AI Is Changing How Scientists Find New Battery and Catalyst Materials - Here Is What That Looks Like

A review from Tongji University maps the real-world impact of machine learning and large language models on energy materials research, from predicting crystal structures to designing self-driving labs.

For most of the history of materials science, finding a better battery required a lot of patience and a lot of failed experiments. You start with a hypothesis about a chemical composition, synthesize it, test it, measure what goes wrong, and adjust. The process is methodical and, for complex multi-element systems, extraordinarily slow. Most candidates fail. The ones that do not fail often fail later, at scale, for reasons that were not visible in the lab.

Artificial intelligence is not eliminating that process. But it is compressing it in ways that researchers are still struggling to fully quantify - and a new review from Tongji University's Institute of New Energy for Vehicles attempts to take stock of where things actually stand.

From Trial and Error to Inverse Design

The most conceptually significant shift the review describes is what researchers call inverse design. In traditional materials discovery, you have a material and you measure its properties. In inverse design, you specify the properties you want - a certain energy density, a certain cycle life, a certain operating temperature range - and an AI system works backward to suggest what chemical structures might deliver them.

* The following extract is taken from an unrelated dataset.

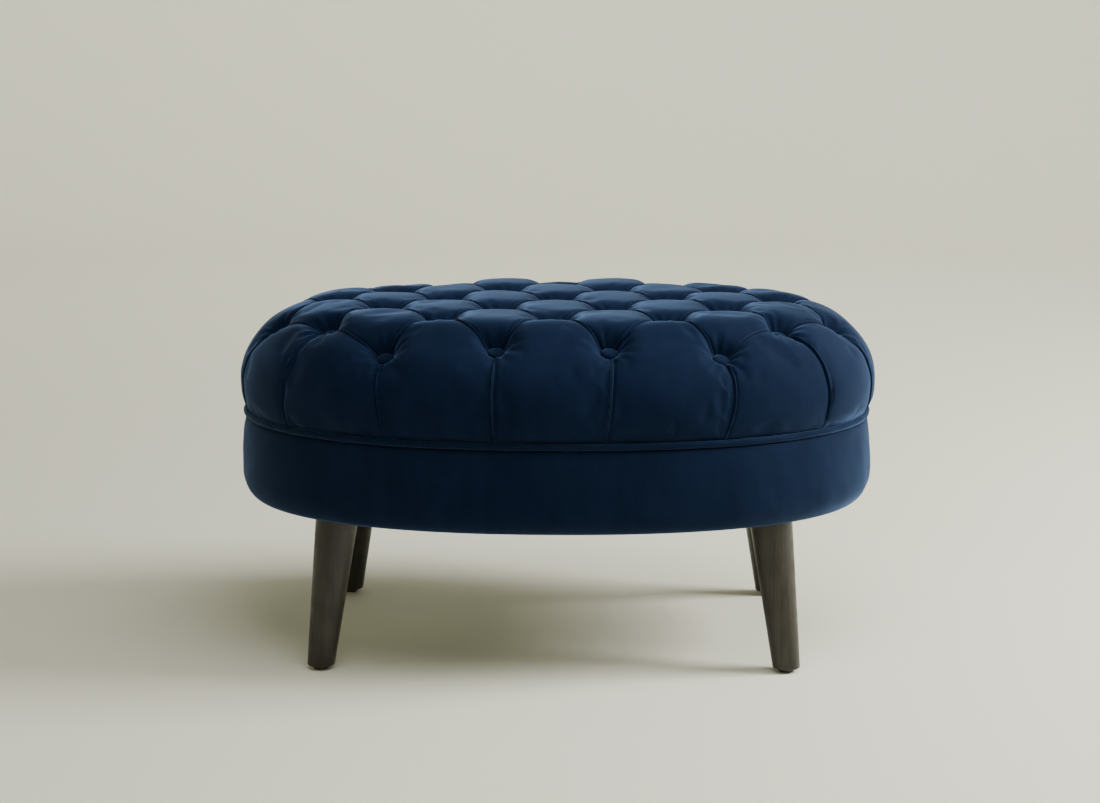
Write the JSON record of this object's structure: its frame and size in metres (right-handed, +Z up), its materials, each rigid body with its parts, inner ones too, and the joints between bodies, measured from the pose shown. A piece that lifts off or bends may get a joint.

This sounds elegant, and in principle it is. The practical challenge is that the space of possible chemical compositions is almost incomprehensibly large. A battery electrolyte, for instance, might involve combinations of salts, solvents, and additives across thousands of candidate molecules. Testing all of them experimentally would take decades. Machine learning models trained on existing experimental data can evaluate candidates orders of magnitude faster, prioritizing the most promising ones for actual synthesis.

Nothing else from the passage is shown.